EZ: I had a basic understanding of punk, but making this film required me to learn a lot more.  Diving into the punk world was a great life lesson for me, and one of the best things that came out of making this film.

CMB: The characters in the movie drink and smoke pot, and have some fairly nontraditional ideas about the role of women in Islam. Have you experienced any strong negative reactions to the film as a result of putting forth those kind of ideas?
EZ: No, we haven't had any strong backlash directed at us.  I think this goes to show how diverse and understanding the Islamic community actually is.

CMB: One of the biggest obstacles for low budget filmmakers is finding good actors willing to work for what you can afford, yet you seem to have assembled a very strong cast of unknowns. How did you put together such a good cast?
EZ: I knew a few of the actors, but mostly this came about through the help of our casting director Ryan Glorioso.  Although he was based out of Louisiana, he was able to setup a nationwide audition for the film on the internet.  Through a virtual casting office, he helped us find the best minority talent in the country. These actors also were very excited to work on this film.  As a director, I really lucked out with the kind of talent that I was able to work with on my first go.

CMB:Although the story is set in Buffalo, you shot the film in Cleveland. Is that just home town loyalty, or were there other reasons that made shooting in Cleveland the best choice?
EZ: Beyond town loyalty though, we couldn't have made this film anywhere else. It was the only place where we could shoot the film at our budget.  I was able to make the film by moving back into my old bedroom, and calling upon major favors from family and friends. Also important was the fact that our Executive Producer, Dr. David Perse, a life-long Cleveland man, really pushed for the film to be made here.  He wanted to oversee everything and be a part of the entire production process.  He came to set pretty much every day, and was involved in critiquing every cut of the film. So many great moments in the film are his doing.

CMB: If you had made your movie in the seventies, I could see a company like Roger Corman's New World Pictures distributing it and doing a really good exploitation campaign. They would bring in the right kind of edgy young audience that today's indie distributors either don't know how to reach or don't care about. Do you think it's still possible for a film like yours to find an audience theatrically, or do you think it's going to have to be through home video?
EZ: Times have definitely changed, and it's hard to apply what worked in the seventies in our world today.  Back then, you could do things like that because people had to come to the theaters to see those films, or else they wouldn't be able see them at all .  There weren't outlets like Netflix or IFC, where people could see niche films easily quickly after their theatrical release, and save themselves money in the process. I think Strand Releasing (our distributor) has done an excellent job in releasing our film.  We played in major theaters in New York City and Los Angeles, and from there we have had limited engagements in other cities. 

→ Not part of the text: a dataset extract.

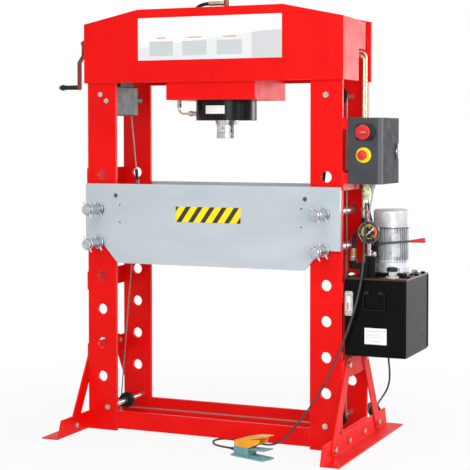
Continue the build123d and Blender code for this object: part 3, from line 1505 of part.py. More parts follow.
save("pedal_guard", pedal_guard())
save("foot_cable", cord("foot_cable", FOOT_CABLE_ROUTE, FOOT_CABLE_D))
save("mains_lead", cord("mains_lead", MAINS_ROUTE, MAINS_D))
save("motor_cable", cord("motor_cable", MOTOR_CABLE_ROUTE, MOTOR_CABLE_D))
save("mains_plug", mains_plug())
print("nodes", len(os.listdir("parts")))
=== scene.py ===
import bpy
import bmesh
import json
from math import cos, pi, radians, sin, sqrt
from mathutils import Matrix, Vector


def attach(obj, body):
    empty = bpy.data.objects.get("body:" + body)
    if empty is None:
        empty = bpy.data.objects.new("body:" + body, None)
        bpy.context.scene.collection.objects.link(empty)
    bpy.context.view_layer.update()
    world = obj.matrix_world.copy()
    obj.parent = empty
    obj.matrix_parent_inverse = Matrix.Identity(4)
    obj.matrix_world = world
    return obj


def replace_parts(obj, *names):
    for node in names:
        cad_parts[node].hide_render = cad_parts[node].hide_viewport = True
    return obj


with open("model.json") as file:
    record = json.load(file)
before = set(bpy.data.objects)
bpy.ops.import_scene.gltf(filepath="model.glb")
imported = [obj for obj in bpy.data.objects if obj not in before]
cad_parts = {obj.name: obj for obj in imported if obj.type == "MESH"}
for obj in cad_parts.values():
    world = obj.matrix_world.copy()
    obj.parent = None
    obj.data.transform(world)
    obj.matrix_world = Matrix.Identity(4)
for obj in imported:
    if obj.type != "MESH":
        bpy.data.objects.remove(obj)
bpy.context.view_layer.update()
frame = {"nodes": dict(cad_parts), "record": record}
nodes = frame["nodes"]
scene = bpy.context.scene

# Sizes in millimetres that the pieces share; the frame itself is in metres
MM = 0.001
FRONT_FACE = -187
HEAD_FACE = -205
TABLE_FACE = -212
BOX_LOW = 1185
BOX_SIDE = 815
LID_TOP = 776
CYL_TOP = 1935
SWITCH = (733, 1412)
ESTOP = (733, 1312)
BLOCK = (746, -125)
CAP = (846, -125)
MOTOR = (805, 0)
GAUGE = (746, -150, 973)
LOCK = (35, 1327)
FOOT_GLAND = (730, -140)
MOTOR_GLAND = (747, -100)
MAINS_GLAND = (676, 50)
PIPE_X = 651.5
PIPE_YS = (62, 95)
UP = (0, 0, 1)
FRONT = (0, -1, 0)
LEFT = (-1, 0, 0)
RIGHT = (1, 0, 0)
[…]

CMB: What was your experience of showing the film at Sundance like?
EZ: Sundance was incredible.  In my opinion, it's the still the biggest beacon of light for indie cinema in the US.  I highly encourage any cinema goer to make a trip out there if they can.  You have to experience it. And if you can't do that, it's okay.  Thankfully, Cleveland has it's own Sundance -- The Cleveland International Film Festival.  As many of you already know, Bill Guentzler (CIFF's Artistic director) programs the festival up to par with the best international film festivals in the world.  Showing THE TAQWACORES at CIFF last year was an incredible experience.  I couldn't believe how much the festival had grown since I had been in high school.  It's great to see people lining up in the Gateway Walkway to see world renowned films, versus just another sports event.

CMB: What would you like to do for your next project? Are you hoping to attract the interest of the bigger studios, or would you prefer to stay independent?
EZ: What I care about most is being passionate about the next story I take on.  Things like size of the production and genre are second to that.

1 comment:

  1. Got to meet him last night after the screening, very cool guy!